Tu parles par exemple en termes de financement via la PAC ?

Les financements via la PAC mais aussi les financements nationaux. Les filières agricoles sont malmenées par un certain nombre d’opérateurs économiques qui, après avoir été proactives sur le bio, sont en train de se désengager. À cela s’ajoute un problème aussi de débouchés. Aujourd’hui, il y en a deux choses assez importantes : l’offre, là il faut qu’on augmente les surfaces en bio pour produire suffisamment ; et la demande, c’est que les consommateurs continuent à consommer bio et même qu’ils soient de plus en plus nombreux, et que ceux qui s’en était éloignés pendant l’inflation y reviennent. Il faut consommer du bio pour faire repartir la demande et intéresser les investisseurs.

Il faut noter qu’on a un autre problème politique : c’est qu’on n’a toujours pas respecté la loi EGalim, qui fixait l’objectif de 20% de bio dans les cantines scolaires, et d’une manière générale, dans la restauration hors domicile. On est loin du compte à l’échelle nationale. De mémoire, à l’échelle nationale, les derniers chiffres c’est 6%. Or, on doit faire 20%. Donc si on cumule tout ça, on a une demande qui peut augmenter beaucoup et l’avantage c’est que ça permet aussi de valoriser les produits et les productions locales.

L’autre avantages c’est évidemment les aspects santé qui sont très importants, et sur la qualité de l’eau. Car on voit bien dans le rapport de la Cour des comptes et le rapport de la Caisse des dépôts le coût de la depollution. Ce coût est 3 à 4 fois supérieur au budget qui serait nécessaire pour changer les pratiques agricoles, et passer en bio.

Donc c’est un problème politique. Il n’y a pas de courage politique au niveau national face aux lobbies. Le sénateur Duplomb s’est engouffré dans une brèche… Certes, il y a été que ces gros sabots, on est d’accord. Mais quelque part, il ne fait que transcrire des demandes qui sont celles de la FNSEA et de la Coordination rurale en fait.

Est-ce que tu souhaite ajouter un autre point dont on n’aurait pas encore parlé ?

Sur les questions d’actualités liées aux pesticides, c’est que je pense qu’on est en train de developer un bon outil que sont les ordonnances vertes. Ça je pense que c’est quelque chose qu’il faudrait développer à l’échelle de toutes les collectivités locales. C’est un enjeu majeur parce que ça permet aux femmes enceintes par exemple de consommer bio, quel que soit le niveau de revenu. Je pense que ça devrait être une priorité.

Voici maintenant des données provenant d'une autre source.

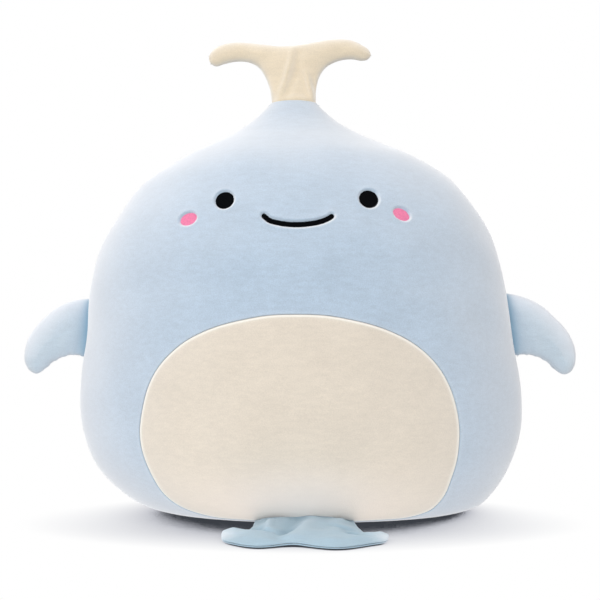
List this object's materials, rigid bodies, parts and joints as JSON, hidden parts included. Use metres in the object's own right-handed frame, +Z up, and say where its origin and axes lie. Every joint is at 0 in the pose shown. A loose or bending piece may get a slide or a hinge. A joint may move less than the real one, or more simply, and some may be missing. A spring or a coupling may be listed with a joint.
{
  "type": "plush whale",
  "caption": "Stuffed toy whale sewn from short-pile plush panels, with embroidered face, swinging side fins, a T-shaped spout and a flat tail fluke lying on the ground.",
  "frame": {"origin": "on the ground, on the flat underside of the base panel, below the middle of the body", "axes": "+Z up; the whale faces -Y; +X is its own left, the right side of the picture"},
  "size_m": [0.4128, 0.3067, 0.3523],
  "materials": {
    "body_plush": "short-pile plush",
    "belly_plush": "short-pile plush",
    "fin_plush": "short-pile plush",
    "spout_plush": "short-pile plush",
    "tail_plush": "short-pile plush",
    "black_thread": "satin stitch",
    "pink_thread": "satin stitch",
    "fibre": "loose fibre"
  },
  "bodies": {
    "body": {"body_front_panel": "body_plush", "belly_panel": "belly_plush", "back_left_panel": "body_plush", "back_right_panel": "body_plush", "base_panel": "body_plush", "body_filling": "fibre", "left_eye": "black_thread", "right_eye": "black_thread", "left_cheek": "pink_thread", "right_cheek": "pink_thread", "mouth": "black_thread"},
    "left_fin": {"left_fin_front_panel": "fin_plush", "left_fin_back_panel": "fin_plush", "left_fin_filling": "fibre"},
    "right_fin": {"right_fin_front_panel": "fin_plush", "right_fin_back_panel": "fin_plush", "right_fin_filling": "fibre"},
    "spout": {"spout_front_panel": "spout_plush", "spout_back_panel": "spout_plush", "spout_filling": "fibre"},
    "tail": {"tail_top_panel": "tail_plush", "tail_under_panel": "tail_plush", "tail_filling": "fibre"}
  },
  "joints": [
    {"name": "left_fin_swing", "type": "hinge", "parent": "body", "child": "left_fin", "pos_m": [0.16164, 0.006, 0.13703], "axis": [-0.1353, 0, 0.9908], "range_deg": [-40, 40], "stiffness_Nm_per_rad": 0.02},
    {"name": "right_fin_swing", "type": "hinge", "parent": "body", "child": "right_fin", "pos_m": [-0.16164, 0.006, 0.13703], "axis": [0.1353, 0, 0.9908], "range_deg": [-40, 40], "stiffness_Nm_per_rad": 0.02},
    {"name": "spout_sway", "type": "hinge", "parent": "body", "child": "spout", "pos_m": [-0.0046, 0.006, 0.30966], "axis": [1, 0, 0], "range_deg": [-30, 30], "stiffness_Nm_per_rad": 0.05},
    {"name": "tail_lift", "type": "hinge", "parent": "body", "child": "tail", "pos_m": [0.003, -0.07771, 0.0039], "axis": [-1, 0, 0], "range_deg": [0, 30], "stiffness_Nm_per_rad": 0.04}
  ]
}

D’ailleurs, compte tenu de la proximité avec les élections municipals de 2026, je pense que c’est un bon débat à avoir parce que si beaucoup de municipalités ou de têtes de liste mettaient ça dans leur programme, on aurait peut-être des chances qu’après ça se développe. Il faut partir de l’exemple de terrain, montrer les intérêts concrets. Si tout le monde se dit, oui, effectivement, c’est une super idée, ça résout à la fois un problème de santé humaine et environnementale, alors des freins se lèvent. Qui peut s’opposer au fait de protéger les femmes enceintes ? On le sait, c’est prouvé que les foetus sont beaucoup plus sensibles aux problèmes environnementaux, notamment aux pesticides, donc c’est un enjeu majeur, en fait et ça devrait l’être pour tout le monde, faire consensus.

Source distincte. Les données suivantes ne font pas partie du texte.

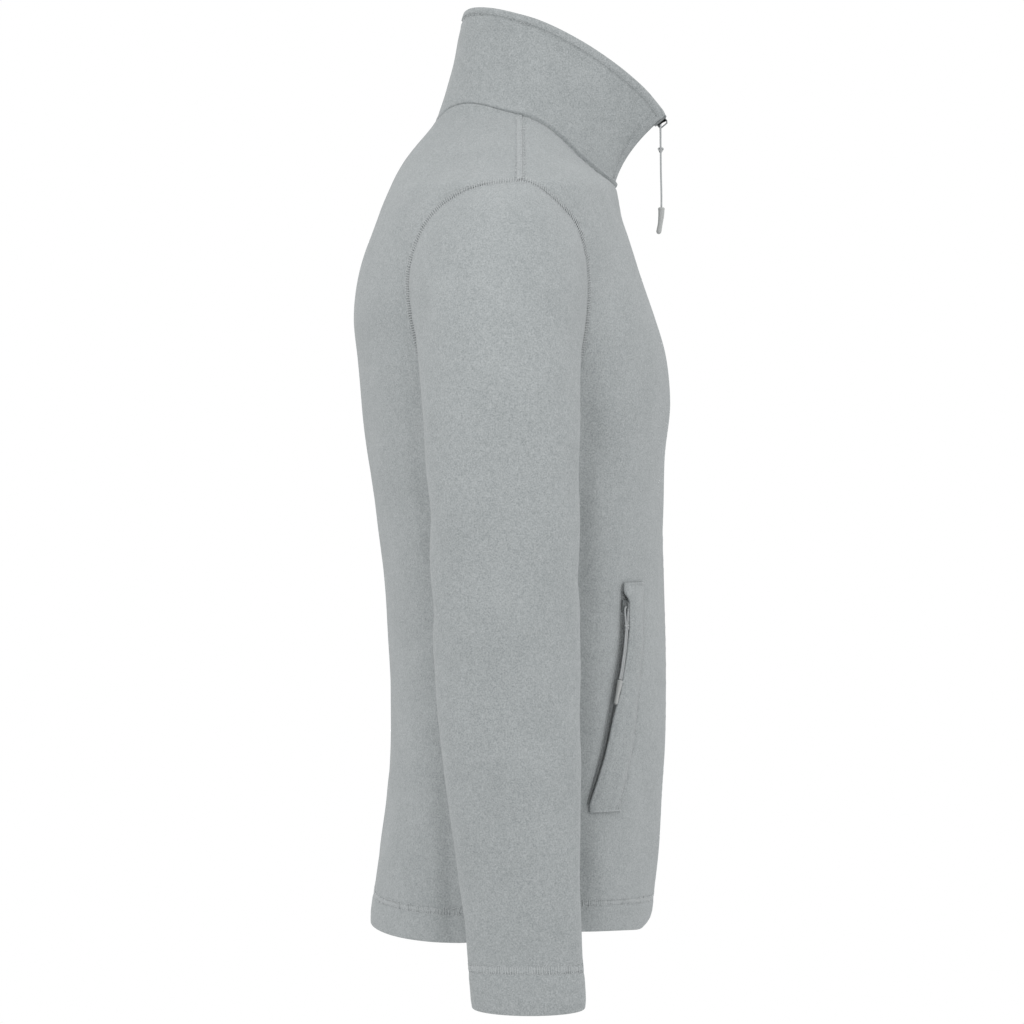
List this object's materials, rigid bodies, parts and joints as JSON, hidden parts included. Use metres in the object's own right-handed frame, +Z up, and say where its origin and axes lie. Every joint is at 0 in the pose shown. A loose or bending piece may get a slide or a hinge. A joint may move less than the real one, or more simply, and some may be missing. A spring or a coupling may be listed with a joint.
{
  "type": "fleece zip jacket",
  "caption": "Hollow, filled-out fleece jacket with a stand collar, full-length front zip, two slanted zip pockets, set-in sleeves and cord zip pullers.",
  "frame": {"origin": "middle of the neck opening, level with the tops of the shoulder seams", "axes": "+Z up along the wearer, -Y out of the front, +X to the wearer's left"},
  "size_m": [0.609, 0.2705, 0.829],
  "materials": {
    "fleece": "short brushed nap",
    "zip_tape": "woven tape with a moulded plastic chain",
    "slider_metal": "satin grey plating",
    "puller_cord": "thin braided cord",
    "moulded_end": "matt soft plastic"
  },
  "bodies": {
    "root": {"back": "fleece", "front_left": "fleece", "front_right": "fleece", "sleeve_left": "fleece", "sleeve_right": "fleece", "collar": "fleece", "front_zip_left": "zip_tape", "front_zip_right": "zip_tape", "pocket_zip_left": "zip_tape", "pocket_zip_right": "zip_tape", "pocket_welt_left": "fleece", "pocket_welt_right": "fleece", "front_slider": "slider_metal", "front_pull_cord": "puller_cord", "front_pull_end": "moulded_end", "pocket_pull_cord_left": "puller_cord", "pocket_pull_cord_right": "puller_cord", "pocket_pull_end_left": "moulded_end", "pocket_pull_end_right": "moulded_end", "pocket_slider_left": "slider_metal", "pocket_slider_right": "slider_metal"}
  },
  "joints": []
}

Il y a un dernier enjeu, c’est celui des habitudes, de la culture, si les parents consomment bio pour l’intérêt de leurs enfants. Les enfants, plus tard, consomment bio. Je pense qu’il y a un enjeu majeur là-dessus. Je pense qu’aujourd’hui, il faut reprendre le combat culturel pour qu’il soit plus logique de manger sain, bio et local que fast food… Il y a une vraie bataille culturelle à gagner avec les jeunes générations, et d’autant plus que tous les effets des pesticides sont documentés par des preuves scientifiques. Nous, au Bio Nouvelle-Aquitaine, on y travaille. On est prêts à travailler avec les collectivités locales sur le sujet, en termes d’animation, de production, etc.